|KLEIN-GORDON, JEANNIE - Michigan State University|
|JOHNSON, KENNETH - Oregon State University|
Submitted to: Phytopathology
Publication Type: Peer Reviewed Journal
Publication Acceptance Date: 6/7/2023
Publication Date: 6/7/2023
Citation: Stockwell, V.O., Klein-Gordon, J.M., Johnson, K.B., Loper, J.E. 2023. Contribution of native plasmids of Pantoea vagans C9-1 to epiphytic fitness and fire blight management on apple and pear flowers and fruits. Phytopathology. https://apsjournals.apsnet.org/doi/10.1094/PHYTO-04-23-0144-SA.
Interpretive Summary: Fire blight is an important disease of pear and apple causing estimated annual losses of >$100 million in the United States. New ways are needed to control this disease. In this research, the biological control agent Pantoea vagans C9-1 was evaluated. Four different types of C9-1, varying in stress tolerance and biological control activity in lab experiments, were applied pear and apple trees. It was found that all types of C9-1 reduced the incidence of fire blight by ca. 50% and stress tolerance was only important for C9-1's survival during the summer. This research underscores the importance of conducting biological control field trials to test predictions based on lab experiments.

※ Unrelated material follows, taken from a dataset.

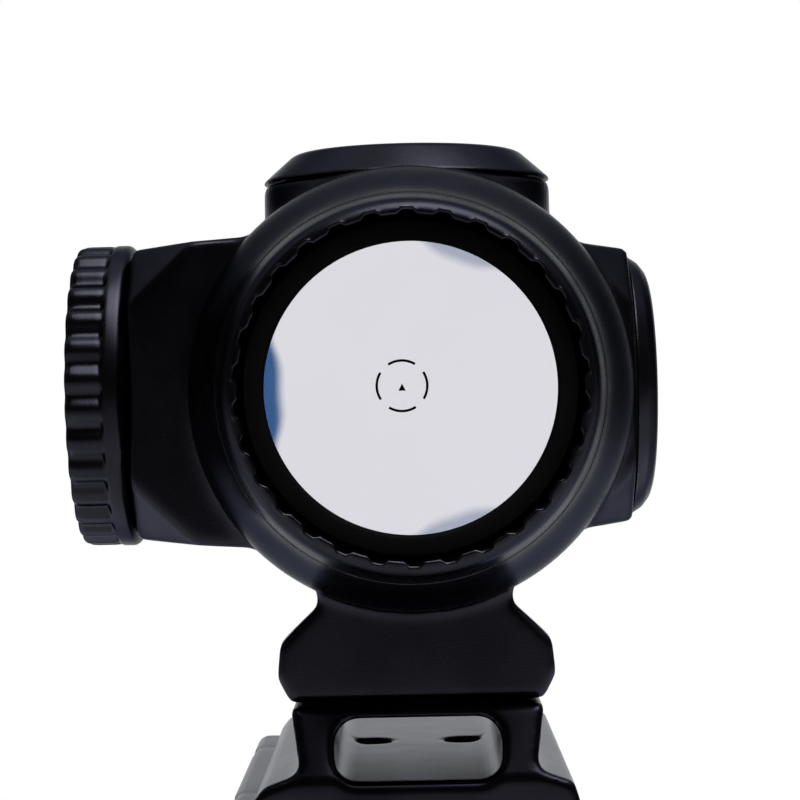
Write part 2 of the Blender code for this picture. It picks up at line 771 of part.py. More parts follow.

Technical Abstract: Pantoea vagans C9-1 (C9-1) is a biological control bacterium that is applied to apple and pear trees during bloom for suppression of fire blight, caused by Erwinia amylovora. Prior bioinformatic studies of C9-1 focused on predicted phenotypes associated with its three megaplasmids, pPag1, pPag2, and pPag3, and their putative role in environmental fitness and biocontrol mechanisms. Plasmid pPag3 is a member of the large Pantoea plasmid family (LPP-1) that is present in all Pantoea spp. and has been hypothesized to contribute to environmental colonization and persistence, whereas pPag2 is unique to C9-1. We assessed fitness of C9-1 derivatives cured of pPag2 and/or pPag3 on pear and apple flowers and fruit in experimental orchards. We also assessed the ability of C9-1 'pPag3 to reduce populations of E. amylovora on flowers and disease incidence. Previously, we determined that tolerance to stresses imposed in vitro was compromised in derivatives of C9-1 lacking pPag2 and/or pPag3; however, in this study, the loss of pPag2 and/or pPag3 did not reduce fitness of C9-1 on flowers in orchards. Over the summer, pPag3 contributed to survival of C9-1 on developing apple and pear fruit in two of five trials, whereas loss of pPag2 did not significantly affect survival of C9-1. We also found that loss of pPag3 did not affect C9-1’s ability to reduce E. amylovora populations or fire blight incidence on apple flowers. Our findings partially support prior hypotheses that LPP-1 in Pantoea species contributes to persistence on plant surfaces, but questions whether LPP-1 facilitates host colonization.